__Exercise input__:
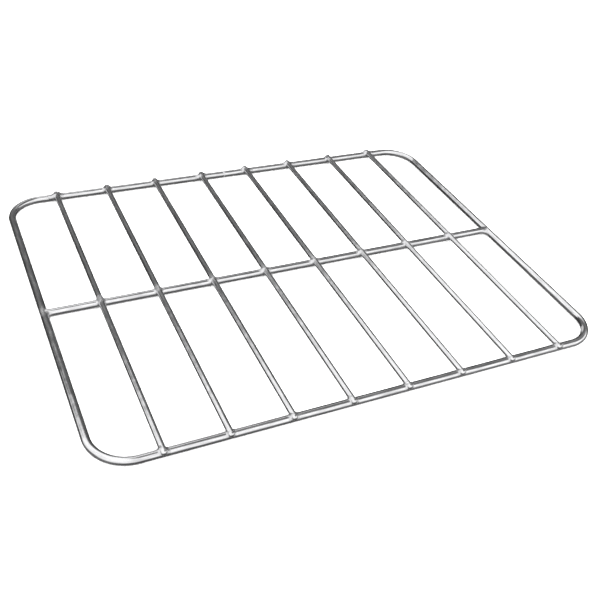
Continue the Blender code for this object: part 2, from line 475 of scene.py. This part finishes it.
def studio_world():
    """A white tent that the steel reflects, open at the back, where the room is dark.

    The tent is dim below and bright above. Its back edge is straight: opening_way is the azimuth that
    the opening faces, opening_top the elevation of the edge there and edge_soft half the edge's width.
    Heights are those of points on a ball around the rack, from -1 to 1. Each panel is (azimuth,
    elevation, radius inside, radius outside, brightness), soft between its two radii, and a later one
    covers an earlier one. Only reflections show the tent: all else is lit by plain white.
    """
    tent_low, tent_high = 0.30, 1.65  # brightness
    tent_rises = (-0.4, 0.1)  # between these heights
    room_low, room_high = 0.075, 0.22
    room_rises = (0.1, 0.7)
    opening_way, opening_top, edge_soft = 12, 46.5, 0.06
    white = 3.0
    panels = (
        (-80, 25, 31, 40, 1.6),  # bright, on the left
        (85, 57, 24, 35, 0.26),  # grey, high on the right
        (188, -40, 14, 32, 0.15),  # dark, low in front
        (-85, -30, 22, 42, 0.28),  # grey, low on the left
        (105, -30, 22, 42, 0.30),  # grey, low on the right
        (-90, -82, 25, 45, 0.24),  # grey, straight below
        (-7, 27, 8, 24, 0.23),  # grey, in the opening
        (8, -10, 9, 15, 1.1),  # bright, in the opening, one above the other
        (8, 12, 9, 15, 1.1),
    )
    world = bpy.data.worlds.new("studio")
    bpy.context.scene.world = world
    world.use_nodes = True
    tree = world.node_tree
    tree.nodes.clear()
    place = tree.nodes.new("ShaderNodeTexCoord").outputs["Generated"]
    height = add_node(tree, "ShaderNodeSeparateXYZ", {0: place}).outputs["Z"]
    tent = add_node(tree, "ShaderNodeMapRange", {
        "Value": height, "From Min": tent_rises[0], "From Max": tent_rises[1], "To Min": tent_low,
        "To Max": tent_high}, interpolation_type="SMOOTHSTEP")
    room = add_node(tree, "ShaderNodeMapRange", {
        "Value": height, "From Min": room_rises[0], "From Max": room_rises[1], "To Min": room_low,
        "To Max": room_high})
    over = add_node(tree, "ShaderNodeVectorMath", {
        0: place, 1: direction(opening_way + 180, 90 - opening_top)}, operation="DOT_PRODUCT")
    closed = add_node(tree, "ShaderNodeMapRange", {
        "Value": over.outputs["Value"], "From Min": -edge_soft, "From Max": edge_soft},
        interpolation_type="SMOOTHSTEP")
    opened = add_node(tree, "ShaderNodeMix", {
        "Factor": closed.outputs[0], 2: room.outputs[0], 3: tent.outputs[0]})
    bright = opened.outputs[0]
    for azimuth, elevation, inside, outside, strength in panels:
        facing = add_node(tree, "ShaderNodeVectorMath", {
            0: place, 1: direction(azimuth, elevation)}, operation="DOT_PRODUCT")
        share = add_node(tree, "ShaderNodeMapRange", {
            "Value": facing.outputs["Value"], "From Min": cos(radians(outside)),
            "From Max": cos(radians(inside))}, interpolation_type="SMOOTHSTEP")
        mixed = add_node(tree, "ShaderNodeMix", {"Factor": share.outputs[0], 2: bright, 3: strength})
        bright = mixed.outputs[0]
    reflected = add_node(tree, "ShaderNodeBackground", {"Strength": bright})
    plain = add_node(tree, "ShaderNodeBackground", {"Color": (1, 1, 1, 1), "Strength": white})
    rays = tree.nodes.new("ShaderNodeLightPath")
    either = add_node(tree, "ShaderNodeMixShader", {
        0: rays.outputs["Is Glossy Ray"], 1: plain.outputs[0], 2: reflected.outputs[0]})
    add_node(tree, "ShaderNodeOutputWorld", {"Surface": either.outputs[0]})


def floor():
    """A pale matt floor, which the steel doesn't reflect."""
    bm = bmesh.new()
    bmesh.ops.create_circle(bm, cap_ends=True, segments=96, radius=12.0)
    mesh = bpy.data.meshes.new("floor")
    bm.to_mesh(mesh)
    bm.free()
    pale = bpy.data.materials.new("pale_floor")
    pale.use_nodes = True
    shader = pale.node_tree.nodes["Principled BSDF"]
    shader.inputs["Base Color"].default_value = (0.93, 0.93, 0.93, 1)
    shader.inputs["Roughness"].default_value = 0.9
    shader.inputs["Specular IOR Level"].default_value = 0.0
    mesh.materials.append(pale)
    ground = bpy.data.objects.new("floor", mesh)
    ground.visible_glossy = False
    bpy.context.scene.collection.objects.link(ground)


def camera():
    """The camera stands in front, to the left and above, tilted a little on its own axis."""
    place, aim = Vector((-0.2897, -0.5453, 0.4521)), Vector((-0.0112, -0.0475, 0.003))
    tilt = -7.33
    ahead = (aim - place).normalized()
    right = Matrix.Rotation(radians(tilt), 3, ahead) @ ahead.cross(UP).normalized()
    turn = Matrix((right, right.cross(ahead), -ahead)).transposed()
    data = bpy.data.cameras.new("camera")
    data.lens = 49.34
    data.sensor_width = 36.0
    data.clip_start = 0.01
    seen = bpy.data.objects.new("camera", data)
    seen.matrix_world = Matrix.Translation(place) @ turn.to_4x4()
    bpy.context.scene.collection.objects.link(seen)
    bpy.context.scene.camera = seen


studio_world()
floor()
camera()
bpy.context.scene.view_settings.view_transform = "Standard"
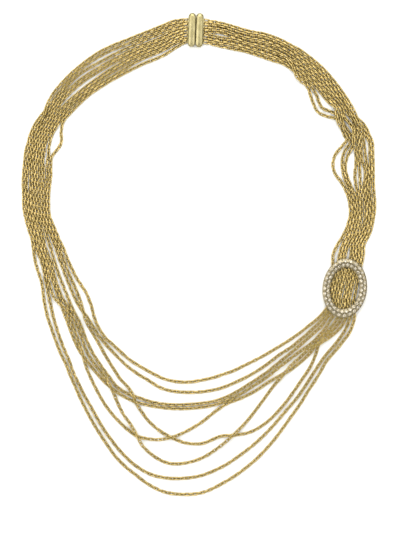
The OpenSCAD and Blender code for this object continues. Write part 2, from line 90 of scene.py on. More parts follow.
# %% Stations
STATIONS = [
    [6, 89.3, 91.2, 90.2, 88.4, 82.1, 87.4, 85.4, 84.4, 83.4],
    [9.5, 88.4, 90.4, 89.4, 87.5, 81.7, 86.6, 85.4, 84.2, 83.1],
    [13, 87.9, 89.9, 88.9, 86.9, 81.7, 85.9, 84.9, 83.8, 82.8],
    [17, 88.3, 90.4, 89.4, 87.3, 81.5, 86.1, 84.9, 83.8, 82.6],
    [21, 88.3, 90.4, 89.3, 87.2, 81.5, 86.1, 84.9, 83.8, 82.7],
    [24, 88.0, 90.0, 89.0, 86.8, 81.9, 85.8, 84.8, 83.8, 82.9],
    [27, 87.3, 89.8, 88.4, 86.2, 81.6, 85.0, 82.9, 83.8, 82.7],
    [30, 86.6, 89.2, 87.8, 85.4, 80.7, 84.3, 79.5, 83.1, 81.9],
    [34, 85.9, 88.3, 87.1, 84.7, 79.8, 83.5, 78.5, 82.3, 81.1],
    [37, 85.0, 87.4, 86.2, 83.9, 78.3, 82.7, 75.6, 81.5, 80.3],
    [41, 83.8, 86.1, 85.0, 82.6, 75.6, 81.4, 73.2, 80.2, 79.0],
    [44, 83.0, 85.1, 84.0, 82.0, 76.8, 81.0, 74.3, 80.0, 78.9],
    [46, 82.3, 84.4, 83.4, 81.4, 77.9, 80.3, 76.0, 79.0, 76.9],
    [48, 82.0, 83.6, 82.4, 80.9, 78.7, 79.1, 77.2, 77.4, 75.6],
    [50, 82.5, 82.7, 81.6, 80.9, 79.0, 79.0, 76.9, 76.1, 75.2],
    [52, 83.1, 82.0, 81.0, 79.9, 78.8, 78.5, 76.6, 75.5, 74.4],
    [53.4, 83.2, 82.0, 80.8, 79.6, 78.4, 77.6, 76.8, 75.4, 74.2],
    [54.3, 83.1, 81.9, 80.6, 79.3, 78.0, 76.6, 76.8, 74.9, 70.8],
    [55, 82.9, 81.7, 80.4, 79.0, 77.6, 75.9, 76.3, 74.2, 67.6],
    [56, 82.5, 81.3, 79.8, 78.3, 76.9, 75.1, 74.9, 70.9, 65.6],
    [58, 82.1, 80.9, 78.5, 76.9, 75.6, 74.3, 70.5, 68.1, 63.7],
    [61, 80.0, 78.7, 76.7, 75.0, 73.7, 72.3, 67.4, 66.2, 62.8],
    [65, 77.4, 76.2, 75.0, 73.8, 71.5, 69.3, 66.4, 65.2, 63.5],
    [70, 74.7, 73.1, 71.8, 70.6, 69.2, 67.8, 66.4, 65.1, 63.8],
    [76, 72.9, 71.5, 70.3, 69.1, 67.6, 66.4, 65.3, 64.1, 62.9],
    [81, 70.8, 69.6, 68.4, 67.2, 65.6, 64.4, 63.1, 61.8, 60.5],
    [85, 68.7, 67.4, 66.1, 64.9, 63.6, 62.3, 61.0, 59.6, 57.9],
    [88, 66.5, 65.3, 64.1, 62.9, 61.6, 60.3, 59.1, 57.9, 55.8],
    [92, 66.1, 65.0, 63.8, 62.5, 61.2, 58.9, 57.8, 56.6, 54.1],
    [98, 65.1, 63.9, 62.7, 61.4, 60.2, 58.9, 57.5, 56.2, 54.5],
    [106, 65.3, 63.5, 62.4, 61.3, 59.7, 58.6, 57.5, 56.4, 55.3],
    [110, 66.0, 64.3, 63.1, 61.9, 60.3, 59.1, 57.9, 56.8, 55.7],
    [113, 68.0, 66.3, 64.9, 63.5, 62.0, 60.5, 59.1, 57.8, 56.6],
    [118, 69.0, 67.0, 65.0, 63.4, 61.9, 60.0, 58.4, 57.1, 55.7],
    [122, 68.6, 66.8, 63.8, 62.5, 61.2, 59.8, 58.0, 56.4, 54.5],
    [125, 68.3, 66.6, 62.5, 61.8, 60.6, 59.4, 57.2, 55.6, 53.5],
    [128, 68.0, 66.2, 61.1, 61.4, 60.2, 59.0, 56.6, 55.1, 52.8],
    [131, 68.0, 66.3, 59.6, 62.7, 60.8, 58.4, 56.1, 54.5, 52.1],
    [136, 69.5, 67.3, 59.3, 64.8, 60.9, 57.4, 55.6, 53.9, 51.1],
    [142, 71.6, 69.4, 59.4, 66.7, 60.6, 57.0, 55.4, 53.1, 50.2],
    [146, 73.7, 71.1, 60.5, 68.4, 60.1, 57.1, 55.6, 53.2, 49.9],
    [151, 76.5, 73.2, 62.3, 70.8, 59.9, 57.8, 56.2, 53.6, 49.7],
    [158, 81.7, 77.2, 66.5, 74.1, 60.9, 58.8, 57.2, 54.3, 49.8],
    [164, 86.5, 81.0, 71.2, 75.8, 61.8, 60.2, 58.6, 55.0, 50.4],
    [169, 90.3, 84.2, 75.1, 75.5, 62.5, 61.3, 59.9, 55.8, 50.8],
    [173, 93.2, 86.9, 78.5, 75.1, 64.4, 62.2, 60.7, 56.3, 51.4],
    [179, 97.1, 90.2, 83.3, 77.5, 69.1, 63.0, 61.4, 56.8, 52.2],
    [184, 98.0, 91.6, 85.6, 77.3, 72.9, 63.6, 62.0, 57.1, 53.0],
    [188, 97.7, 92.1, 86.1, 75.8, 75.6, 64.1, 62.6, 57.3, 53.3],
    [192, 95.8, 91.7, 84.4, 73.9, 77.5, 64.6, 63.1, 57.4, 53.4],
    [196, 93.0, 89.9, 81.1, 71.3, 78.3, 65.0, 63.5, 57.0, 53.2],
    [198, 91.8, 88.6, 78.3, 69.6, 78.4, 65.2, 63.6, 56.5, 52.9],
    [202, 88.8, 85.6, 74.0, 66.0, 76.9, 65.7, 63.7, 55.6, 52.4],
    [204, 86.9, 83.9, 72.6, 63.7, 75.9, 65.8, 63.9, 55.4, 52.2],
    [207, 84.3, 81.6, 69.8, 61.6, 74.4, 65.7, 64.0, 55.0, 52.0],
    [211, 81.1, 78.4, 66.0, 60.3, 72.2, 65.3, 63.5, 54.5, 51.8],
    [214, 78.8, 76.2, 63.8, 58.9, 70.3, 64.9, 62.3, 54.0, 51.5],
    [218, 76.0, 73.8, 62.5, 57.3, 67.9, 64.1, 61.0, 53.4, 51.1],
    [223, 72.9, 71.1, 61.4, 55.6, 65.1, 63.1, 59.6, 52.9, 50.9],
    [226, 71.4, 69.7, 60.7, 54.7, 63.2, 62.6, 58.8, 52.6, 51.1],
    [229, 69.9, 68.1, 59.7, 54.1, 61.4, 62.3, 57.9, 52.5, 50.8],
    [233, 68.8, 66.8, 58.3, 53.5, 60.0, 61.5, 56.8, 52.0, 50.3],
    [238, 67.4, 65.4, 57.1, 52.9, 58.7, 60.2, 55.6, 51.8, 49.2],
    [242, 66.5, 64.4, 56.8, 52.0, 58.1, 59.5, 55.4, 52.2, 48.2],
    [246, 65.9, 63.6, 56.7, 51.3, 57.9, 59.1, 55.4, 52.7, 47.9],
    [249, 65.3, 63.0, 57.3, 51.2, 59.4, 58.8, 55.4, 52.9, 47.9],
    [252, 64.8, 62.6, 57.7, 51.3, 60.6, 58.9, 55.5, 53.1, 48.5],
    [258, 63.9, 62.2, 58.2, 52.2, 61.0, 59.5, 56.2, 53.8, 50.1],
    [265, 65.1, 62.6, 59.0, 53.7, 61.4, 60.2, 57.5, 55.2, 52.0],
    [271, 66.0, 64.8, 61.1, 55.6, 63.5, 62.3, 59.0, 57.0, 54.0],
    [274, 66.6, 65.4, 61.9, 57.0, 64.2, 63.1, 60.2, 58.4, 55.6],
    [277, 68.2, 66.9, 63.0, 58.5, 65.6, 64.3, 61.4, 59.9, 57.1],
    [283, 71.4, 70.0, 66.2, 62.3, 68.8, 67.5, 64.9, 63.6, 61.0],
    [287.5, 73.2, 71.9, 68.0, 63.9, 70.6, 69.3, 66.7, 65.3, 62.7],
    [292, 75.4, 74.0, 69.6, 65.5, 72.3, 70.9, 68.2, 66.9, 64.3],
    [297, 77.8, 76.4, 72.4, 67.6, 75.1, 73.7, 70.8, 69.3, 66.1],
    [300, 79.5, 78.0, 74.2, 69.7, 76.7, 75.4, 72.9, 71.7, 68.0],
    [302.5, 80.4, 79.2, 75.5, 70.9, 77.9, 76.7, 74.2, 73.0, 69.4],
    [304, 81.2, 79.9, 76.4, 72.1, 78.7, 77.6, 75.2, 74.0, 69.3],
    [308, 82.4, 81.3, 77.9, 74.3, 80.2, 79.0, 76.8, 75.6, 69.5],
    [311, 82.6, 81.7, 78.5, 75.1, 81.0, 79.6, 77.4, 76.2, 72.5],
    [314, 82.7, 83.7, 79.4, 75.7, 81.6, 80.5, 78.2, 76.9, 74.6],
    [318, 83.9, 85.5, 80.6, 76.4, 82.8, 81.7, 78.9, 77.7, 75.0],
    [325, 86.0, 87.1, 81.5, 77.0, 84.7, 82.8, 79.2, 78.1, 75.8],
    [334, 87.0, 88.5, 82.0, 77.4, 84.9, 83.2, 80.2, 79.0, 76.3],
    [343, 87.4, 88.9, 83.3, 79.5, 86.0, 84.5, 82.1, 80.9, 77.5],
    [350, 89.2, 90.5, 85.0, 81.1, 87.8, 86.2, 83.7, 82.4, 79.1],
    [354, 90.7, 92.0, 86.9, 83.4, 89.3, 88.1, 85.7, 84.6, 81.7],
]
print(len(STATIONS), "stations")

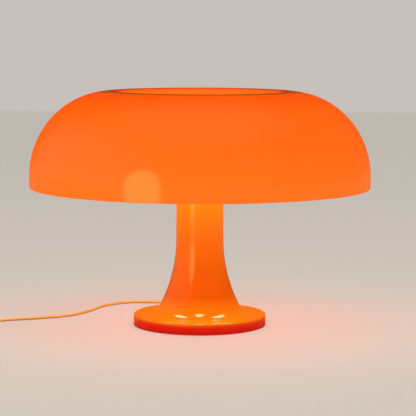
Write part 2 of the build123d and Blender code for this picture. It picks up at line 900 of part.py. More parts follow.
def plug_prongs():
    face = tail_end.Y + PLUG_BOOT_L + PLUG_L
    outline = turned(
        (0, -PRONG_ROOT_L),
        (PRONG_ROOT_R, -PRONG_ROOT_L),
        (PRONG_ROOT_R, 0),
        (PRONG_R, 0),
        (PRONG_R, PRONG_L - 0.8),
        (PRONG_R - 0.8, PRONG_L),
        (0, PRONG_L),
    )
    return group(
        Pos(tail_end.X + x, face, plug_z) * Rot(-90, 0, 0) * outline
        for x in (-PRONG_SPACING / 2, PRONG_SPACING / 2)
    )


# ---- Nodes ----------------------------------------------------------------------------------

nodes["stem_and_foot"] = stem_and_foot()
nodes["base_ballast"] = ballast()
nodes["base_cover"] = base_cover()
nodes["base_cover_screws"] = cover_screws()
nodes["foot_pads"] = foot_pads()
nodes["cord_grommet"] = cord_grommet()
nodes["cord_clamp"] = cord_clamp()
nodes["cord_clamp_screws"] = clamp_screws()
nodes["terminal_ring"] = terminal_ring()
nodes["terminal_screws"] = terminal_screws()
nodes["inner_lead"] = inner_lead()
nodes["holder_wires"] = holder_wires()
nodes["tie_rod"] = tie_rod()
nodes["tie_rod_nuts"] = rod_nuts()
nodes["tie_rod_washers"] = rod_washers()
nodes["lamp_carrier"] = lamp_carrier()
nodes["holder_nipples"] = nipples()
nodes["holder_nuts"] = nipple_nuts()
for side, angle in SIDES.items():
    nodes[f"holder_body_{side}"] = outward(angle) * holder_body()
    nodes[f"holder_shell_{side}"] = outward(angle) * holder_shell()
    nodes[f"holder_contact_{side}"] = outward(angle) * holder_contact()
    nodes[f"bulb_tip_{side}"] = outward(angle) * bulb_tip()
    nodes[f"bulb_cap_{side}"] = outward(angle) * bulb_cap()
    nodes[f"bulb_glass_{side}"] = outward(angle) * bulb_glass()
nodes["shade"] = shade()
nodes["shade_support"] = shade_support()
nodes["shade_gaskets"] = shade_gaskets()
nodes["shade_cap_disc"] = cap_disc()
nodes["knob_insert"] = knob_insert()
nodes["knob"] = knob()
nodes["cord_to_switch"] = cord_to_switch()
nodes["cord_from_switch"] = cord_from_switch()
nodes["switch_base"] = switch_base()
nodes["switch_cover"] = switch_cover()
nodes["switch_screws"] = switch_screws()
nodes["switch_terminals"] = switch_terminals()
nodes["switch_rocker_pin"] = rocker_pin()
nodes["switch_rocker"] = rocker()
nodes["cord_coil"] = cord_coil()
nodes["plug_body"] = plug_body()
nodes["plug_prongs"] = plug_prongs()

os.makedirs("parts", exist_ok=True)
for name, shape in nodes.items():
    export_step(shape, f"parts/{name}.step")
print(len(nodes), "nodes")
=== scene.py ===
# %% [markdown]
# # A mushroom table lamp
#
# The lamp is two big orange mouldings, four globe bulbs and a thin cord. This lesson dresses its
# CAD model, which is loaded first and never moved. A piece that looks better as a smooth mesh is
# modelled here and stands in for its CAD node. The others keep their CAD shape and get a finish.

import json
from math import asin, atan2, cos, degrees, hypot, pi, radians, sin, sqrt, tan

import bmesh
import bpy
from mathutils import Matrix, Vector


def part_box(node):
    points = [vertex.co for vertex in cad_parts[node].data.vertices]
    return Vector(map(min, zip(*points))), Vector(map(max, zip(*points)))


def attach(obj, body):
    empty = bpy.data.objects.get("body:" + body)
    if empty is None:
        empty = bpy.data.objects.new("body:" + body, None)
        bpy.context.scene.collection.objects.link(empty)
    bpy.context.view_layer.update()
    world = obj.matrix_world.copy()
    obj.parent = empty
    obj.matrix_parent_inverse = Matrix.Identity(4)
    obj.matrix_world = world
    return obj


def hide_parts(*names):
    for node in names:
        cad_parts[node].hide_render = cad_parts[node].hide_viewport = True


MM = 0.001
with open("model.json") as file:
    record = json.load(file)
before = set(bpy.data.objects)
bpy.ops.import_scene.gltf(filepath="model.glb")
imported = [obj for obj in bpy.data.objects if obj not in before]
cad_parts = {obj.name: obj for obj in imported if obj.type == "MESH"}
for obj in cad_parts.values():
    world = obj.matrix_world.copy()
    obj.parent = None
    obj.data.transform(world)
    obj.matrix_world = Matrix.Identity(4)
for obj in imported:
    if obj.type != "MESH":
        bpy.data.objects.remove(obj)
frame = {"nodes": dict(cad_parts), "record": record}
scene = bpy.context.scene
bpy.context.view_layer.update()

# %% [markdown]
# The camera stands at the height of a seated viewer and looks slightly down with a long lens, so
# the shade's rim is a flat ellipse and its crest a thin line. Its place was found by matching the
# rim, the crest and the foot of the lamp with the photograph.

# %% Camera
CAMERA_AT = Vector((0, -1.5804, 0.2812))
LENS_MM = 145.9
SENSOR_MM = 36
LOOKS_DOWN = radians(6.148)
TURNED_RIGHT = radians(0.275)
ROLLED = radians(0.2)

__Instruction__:
Reproduce, without alteration, solely the lines beginning at the line that includes "for name, shape" and ending at the line that includes "zip(*points))), Vector(map(max, zip(*points)))", both lines included.

__Task answer__:
for name, shape in nodes.items():
    export_step(shape, f"parts/{name}.step")
print(len(nodes), "nodes")
=== scene.py ===
# %% [markdown]
# # A mushroom table lamp
#
# The lamp is two big orange mouldings, four globe bulbs and a thin cord. This lesson dresses its
# CAD model, which is loaded first and never moved. A piece that looks better as a smooth mesh is
# modelled here and stands in for its CAD node. The others keep their CAD shape and get a finish.

import json
from math import asin, atan2, cos, degrees, hypot, pi, radians, sin, sqrt, tan

import bmesh
import bpy
from mathutils import Matrix, Vector


def part_box(node):
    points = [vertex.co for vertex in cad_parts[node].data.vertices]
    return Vector(map(min, zip(*points))), Vector(map(max, zip(*points)))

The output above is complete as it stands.